The AUD is continuing to be driven by developments between the US and China on trade and its domestic outlook. Although we have seen some positive AUD strength in the run-up to the signing of the US-China trade deal, the price has been capped underneath the 0.7050 handle. We will need some new, fresh positive US-China trade talk on phase 2 aspect of the deal to see any more AUD strength in the short term. In particular, look for headlines concerning Intellectual Property rights as this is a key issue to be discussed around phase 2 deals.

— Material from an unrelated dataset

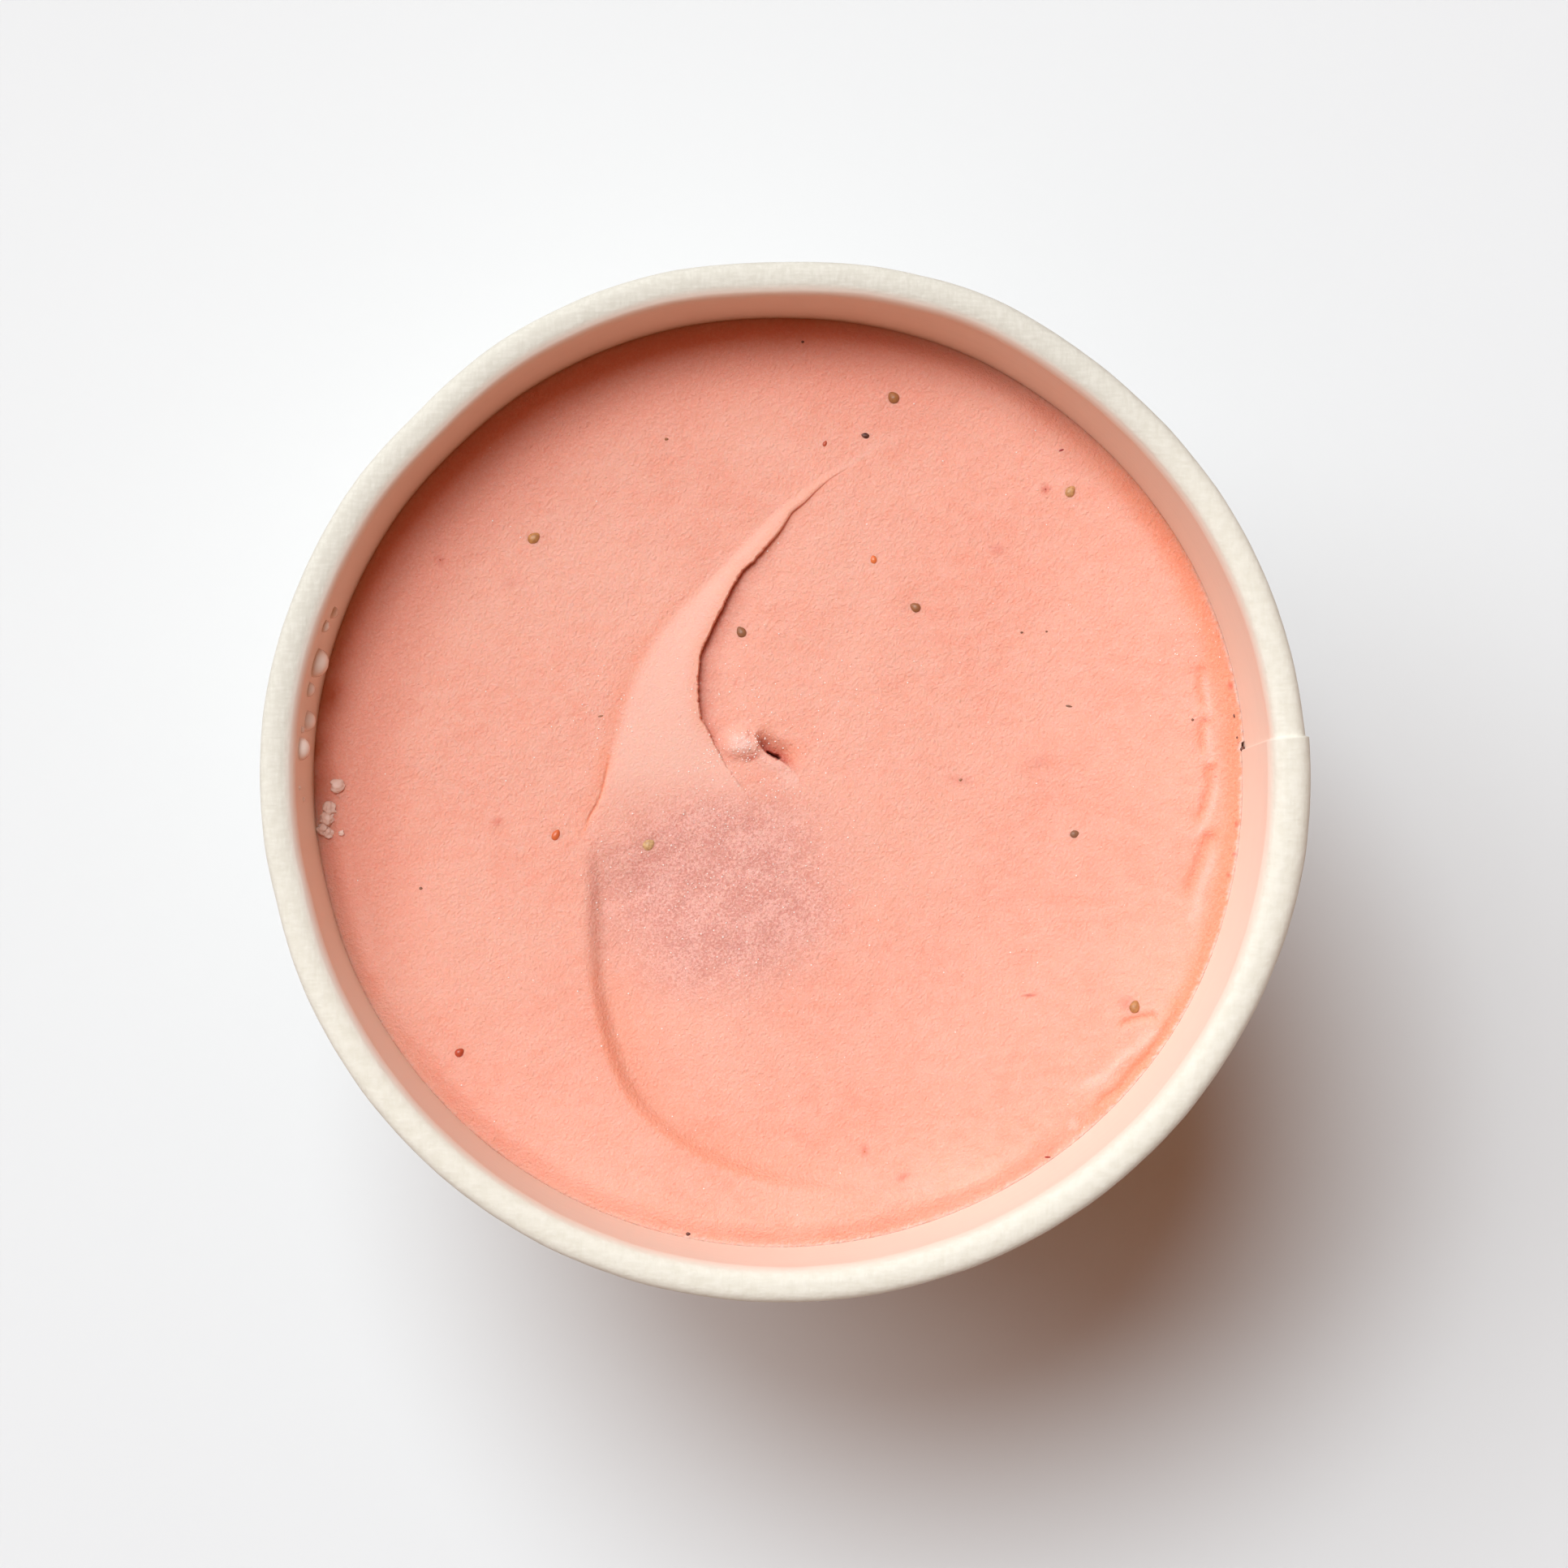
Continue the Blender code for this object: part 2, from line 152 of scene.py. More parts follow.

The monetary policy minutes from the RBA’s December meeting provided a case for rate cuts ahead if incomes remain pressured as the current level of wage growth is not seen to be enough by the RBA to reach their inflation goals. The employment release this week will be important for the AUD going forward and CPI data too out on January 29. Although the positive retail sales released last week have reduced chances of a rate cut in the near term, sadly we can expect some negative data to start coming through due to the devastating Australian bush fires. This will impact Australian employment levels, tourism to the country, and consumption.

Therefore, as a result of a weak Q4 2019 and the expected impact of bush fires the overall outlook for the AUD is bearish. If the RBA cut rates to 0.25% then that is the level at which QE may come into play, so bear that in mind. QE weakens a countries currency and would accelerate AUD downside. Presently, I am expecting AUD sellers on retracements.